Gladiator Voiturette
Ironically, the Clement Gladiator 3.5hp Voiturette could not have been a more unlikely motorised hero, and it was far from the fire-breathing performance machine that its name suggested. It featured a 402cc single-cylinder engine and had a top speed of about 20mph, which it could obviously sustain far longer than a drunk man on a horse …
Bicycle magnate Adolphe Clément first made a fortune producing pneumatic tyres, then later whole bikes, cars, motorcycles, airships and even aeroplanes! He saw the potential of the motor industry early on and invested in or promoted several marques. His Clement Gladiator was basically a Benz copy made by one of these firms, Cycles et Automobiles Gladiator of Le Pre Saint-Gervais, France, which was imported then by Goliath Co. of Long Acre, London. It’s thought they probably made a small number in the UK as well, although sources disagree on that.
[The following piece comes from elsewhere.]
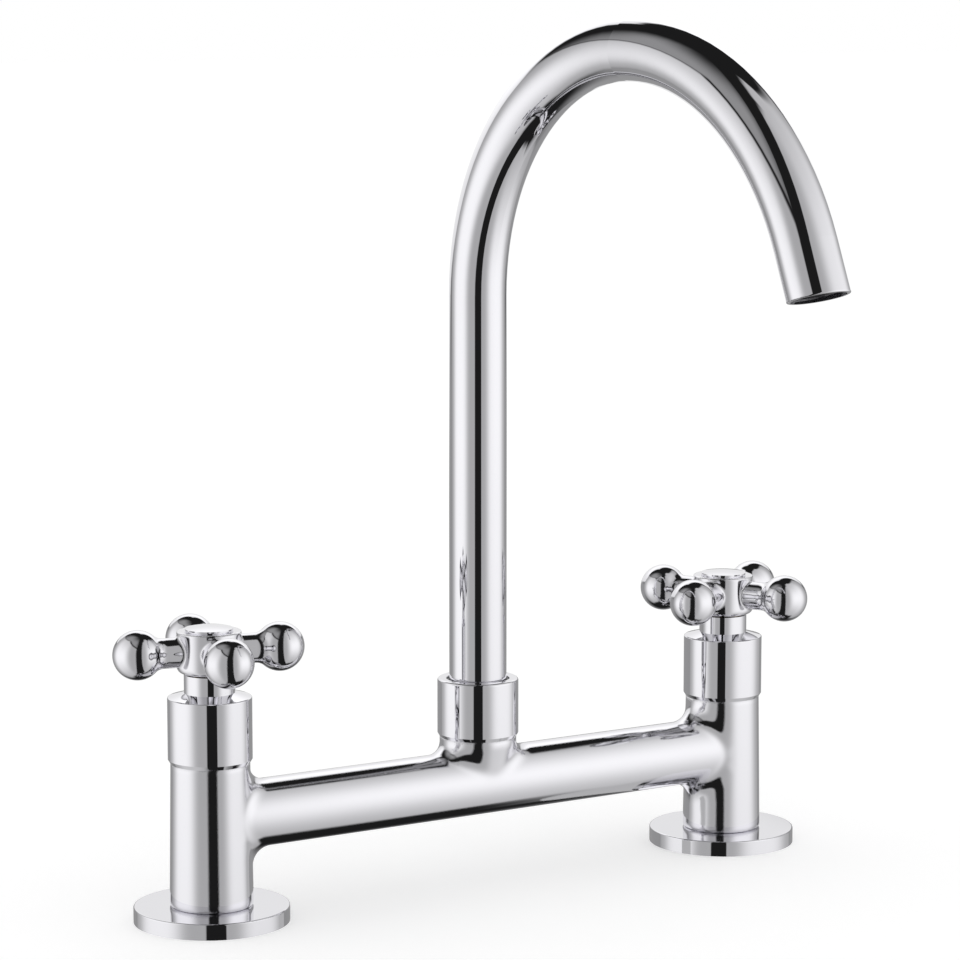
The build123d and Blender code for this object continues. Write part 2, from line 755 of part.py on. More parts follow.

Rather wonderfully, the first cars officially recorded as having been purchased by the police are two 1903 Wolseley 10hp wagonettes (remember this is RAC hp tax, not BHP), touring cars which were purchased for use by the Met’s Commissioner of Police and the Receiver (a strange title to modern ears, which makes you wonder if the police have been placed in receivership, but it is actually the title of the officer responsible for the financing of the force). They were numbered A209 and A210; these number plates were still being used until very recently – A210 was on the Home Secretary’s car in the 1970s, but I’ve not been able to find out where it is now. I’d not realised that the police loyalty to the Wolseley marque stretched back to what were really the first proper police cars in the UK. It gives me a rather warm glow to think of this.